EXERCISE REQUIREMENTS:
Copy, without any alteration, the lines from the one that includes "s.translate(V(-OX, -OY, -OZ))" up to and including the one that includes "cad_parts[obj.name] = obj".

· · · ·

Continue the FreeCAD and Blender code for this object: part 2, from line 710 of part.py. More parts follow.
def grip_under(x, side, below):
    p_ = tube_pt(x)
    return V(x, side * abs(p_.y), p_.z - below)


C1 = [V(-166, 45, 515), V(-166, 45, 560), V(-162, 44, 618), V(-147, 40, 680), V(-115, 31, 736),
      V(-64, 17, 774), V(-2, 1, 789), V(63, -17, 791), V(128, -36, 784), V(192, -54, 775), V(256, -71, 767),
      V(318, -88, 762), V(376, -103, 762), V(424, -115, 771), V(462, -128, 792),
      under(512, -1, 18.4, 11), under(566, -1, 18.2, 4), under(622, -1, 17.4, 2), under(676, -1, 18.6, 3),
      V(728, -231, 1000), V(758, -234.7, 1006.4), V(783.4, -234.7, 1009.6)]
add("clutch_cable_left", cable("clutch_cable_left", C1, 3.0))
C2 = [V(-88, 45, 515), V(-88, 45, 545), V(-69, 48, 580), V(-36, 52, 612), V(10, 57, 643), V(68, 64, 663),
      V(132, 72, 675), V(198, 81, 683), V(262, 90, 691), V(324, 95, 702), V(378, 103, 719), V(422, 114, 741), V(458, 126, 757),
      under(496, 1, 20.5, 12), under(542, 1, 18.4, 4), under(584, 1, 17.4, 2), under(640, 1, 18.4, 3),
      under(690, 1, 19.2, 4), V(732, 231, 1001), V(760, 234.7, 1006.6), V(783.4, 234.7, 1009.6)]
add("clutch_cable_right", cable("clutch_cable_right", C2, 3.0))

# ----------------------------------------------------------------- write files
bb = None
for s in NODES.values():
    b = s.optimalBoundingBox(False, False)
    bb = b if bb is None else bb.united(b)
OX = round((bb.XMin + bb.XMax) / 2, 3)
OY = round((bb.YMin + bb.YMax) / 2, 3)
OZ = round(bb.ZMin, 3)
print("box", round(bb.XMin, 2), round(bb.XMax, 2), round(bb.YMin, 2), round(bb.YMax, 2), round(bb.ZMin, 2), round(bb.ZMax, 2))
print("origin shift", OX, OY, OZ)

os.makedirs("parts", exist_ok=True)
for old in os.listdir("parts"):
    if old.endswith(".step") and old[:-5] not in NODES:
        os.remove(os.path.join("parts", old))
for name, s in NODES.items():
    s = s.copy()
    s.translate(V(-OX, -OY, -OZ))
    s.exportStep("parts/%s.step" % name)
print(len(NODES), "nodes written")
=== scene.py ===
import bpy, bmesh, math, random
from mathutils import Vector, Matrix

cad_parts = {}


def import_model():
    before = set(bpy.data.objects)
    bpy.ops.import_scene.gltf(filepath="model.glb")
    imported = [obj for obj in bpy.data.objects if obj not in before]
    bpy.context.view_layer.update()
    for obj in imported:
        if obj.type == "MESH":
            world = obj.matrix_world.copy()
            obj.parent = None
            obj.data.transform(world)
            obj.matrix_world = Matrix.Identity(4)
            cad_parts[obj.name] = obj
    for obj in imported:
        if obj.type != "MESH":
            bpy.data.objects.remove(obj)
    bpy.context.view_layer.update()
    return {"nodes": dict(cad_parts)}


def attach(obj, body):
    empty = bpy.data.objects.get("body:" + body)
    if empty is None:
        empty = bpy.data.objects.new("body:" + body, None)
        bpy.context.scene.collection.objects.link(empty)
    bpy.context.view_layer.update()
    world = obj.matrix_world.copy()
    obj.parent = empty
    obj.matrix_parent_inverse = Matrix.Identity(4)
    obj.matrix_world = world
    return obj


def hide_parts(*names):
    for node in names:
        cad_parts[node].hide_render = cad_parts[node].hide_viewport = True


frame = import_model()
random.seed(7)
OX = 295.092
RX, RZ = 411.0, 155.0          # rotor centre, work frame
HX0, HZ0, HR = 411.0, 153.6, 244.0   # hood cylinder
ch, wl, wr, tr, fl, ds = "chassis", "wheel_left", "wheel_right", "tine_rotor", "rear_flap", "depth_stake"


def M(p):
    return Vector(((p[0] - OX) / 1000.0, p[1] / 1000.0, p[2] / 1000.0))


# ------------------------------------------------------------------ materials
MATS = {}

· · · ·

RESPONSE TO THIS TASK:
    s.translate(V(-OX, -OY, -OZ))
    s.exportStep("parts/%s.step" % name)
print(len(NODES), "nodes written")
=== scene.py ===
import bpy, bmesh, math, random
from mathutils import Vector, Matrix

cad_parts = {}


def import_model():
    before = set(bpy.data.objects)
    bpy.ops.import_scene.gltf(filepath="model.glb")
    imported = [obj for obj in bpy.data.objects if obj not in before]
    bpy.context.view_layer.update()
    for obj in imported:
        if obj.type == "MESH":
            world = obj.matrix_world.copy()
            obj.parent = None
            obj.data.transform(world)
            obj.matrix_world = Matrix.Identity(4)
            cad_parts[obj.name] = obj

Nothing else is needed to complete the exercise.